Il y a sans doute des liens intéressants à faire entre la musique de Ligeti et l'Adagio que Mahler a conçu comme premier mouvement d'une Dixième Symphonie de laquelle il ne laissa pour trace que quelques esquisses. Cependant, si Mahler l'avait pensé comme premier mouvement, il est tout à fait possible de se questionner sur la pertinence de le garder pour la fin de la soirée. L'orchestre semble en réserve d'énergie, obligeant Metzmacher à laisser de côté l'élégance de la première partie, et, toujours sans baguette, à se livrer aux plus étranges génuflexions. Il réussit, malgré tout, à garder une continuité dans la sonorité, et une certaine grâce dans le phrasé de cette partition difficile, en dépit de quelques passages un peu grinçants du côté des cordes, et les sempiternelles entrées décalées des pizzicati.

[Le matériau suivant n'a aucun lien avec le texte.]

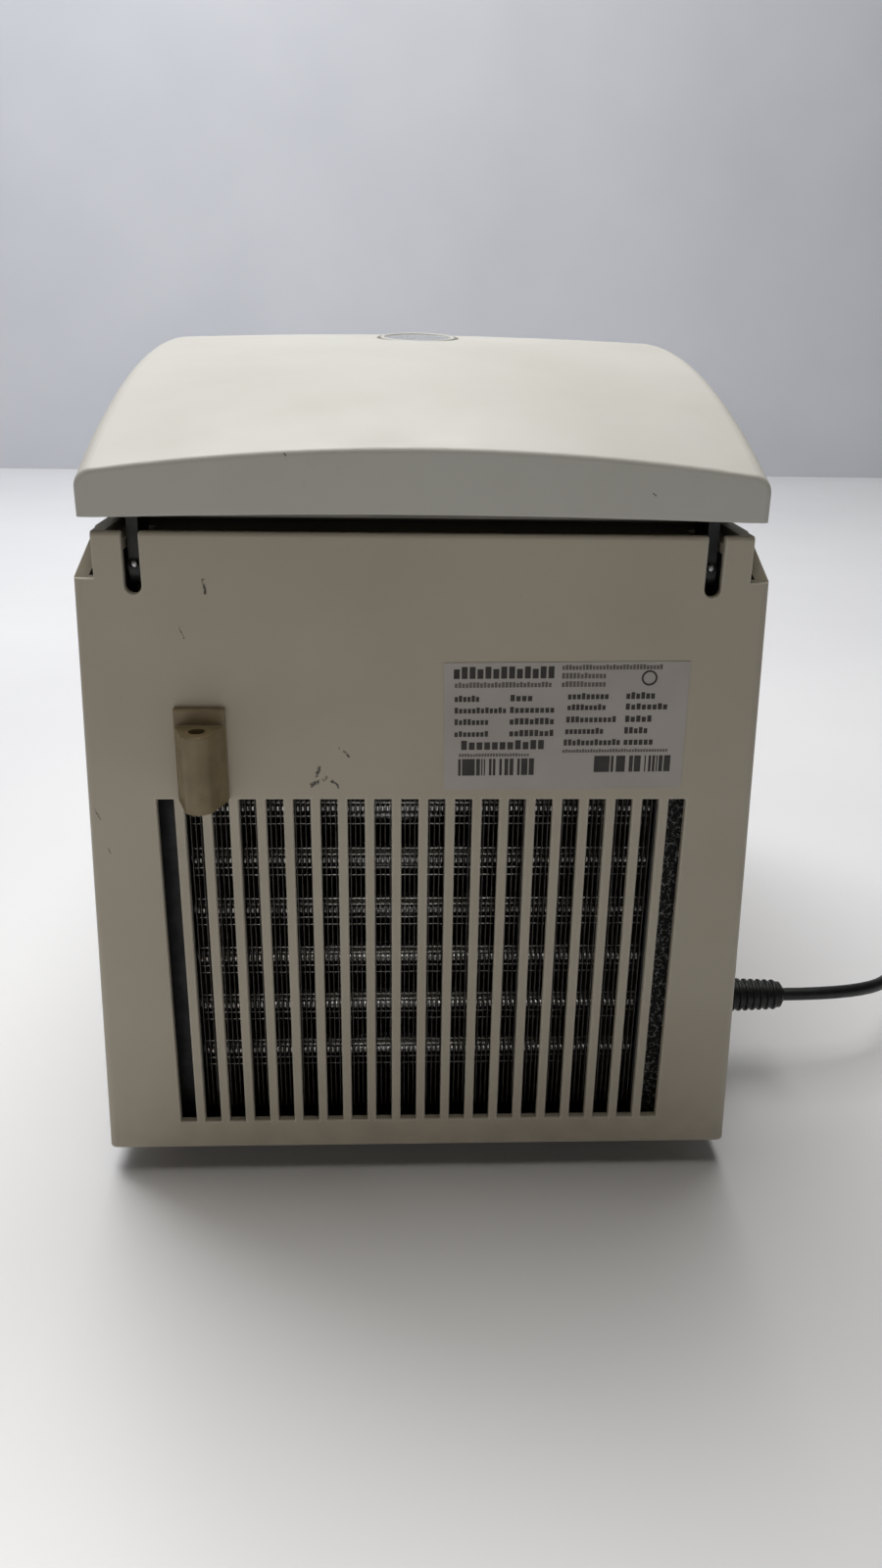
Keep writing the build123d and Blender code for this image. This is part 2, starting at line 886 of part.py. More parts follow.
def make_key(x, up):
    """Round-cornered key that stands proud of the fascia."""
    cap = on_fascia(x, up, 0.4) * Box(key_size[0], key_size[1], 5.2)
    return fillet(cap.edges().filter_by(Axis((0, 0, 0), fascia_place.z_dir)), 2.0)


def make_keypad_board():
    """Circuit board behind the keys."""
    return on_fascia(0, 0, -9.5) * Box(184, 84, 1.6)


def make_wrench_holder():
    """Moulded bracket: a flat back and a wedge-shaped column with a rounded nose."""
    back_sheet = 3.0
    left, right = holder_x - holder_half, holder_x + holder_half
    nose_y = rear + nose_out
    lean = atan2(holder_half - nose_radius, nose_out)
    across = nose_radius * cos(lean)
    along = nose_radius * sin(lean)
    foot_y = rear + 2.5
    near_side = Polyline((left, rear), (right, rear), (right, foot_y), (holder_x + across, nose_y + along))
    far_end = (holder_x - across, nose_y + along)
    nose = ThreePointArc(near_side @ 1, (holder_x, nose_y + nose_radius), far_end)
    far_side = Polyline(nose @ 1, (left, foot_y), (left, rear))
    column = Pos(0, 0, holder_low) * extrude(make_face(near_side + nose + far_side), holder_column)
    holder = block((left, right), (rear, rear + back_sheet), (holder_low, holder_high)) + column
    column_top = holder_low + holder_column
    high_edges = [edge for edge in holder.edges() if edge.center().Z > column_top - 1]
    holder = fillet([edge for edge in high_edges if edge.center().Y > foot_y], 0.6)
    socket_y = rear + socket_out
    socket = rod(socket_radius, (holder_x, socket_y, holder_low - 3), (holder_x, socket_y, column_top + 3))
    return holder - socket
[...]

Malgré ces quelques réserves, il s'agit d'une belle soirée. Le programme proposé est hors du commun, et les interprètes sont à regarder de près, notamment le jeune pianiste Jean-Frédéric Neuburger, soliste du concerto, qui se construit un avenir fort prometteur. Nous espérons les revoir bientôt dans d'autres programmations tout aussi intéressantes.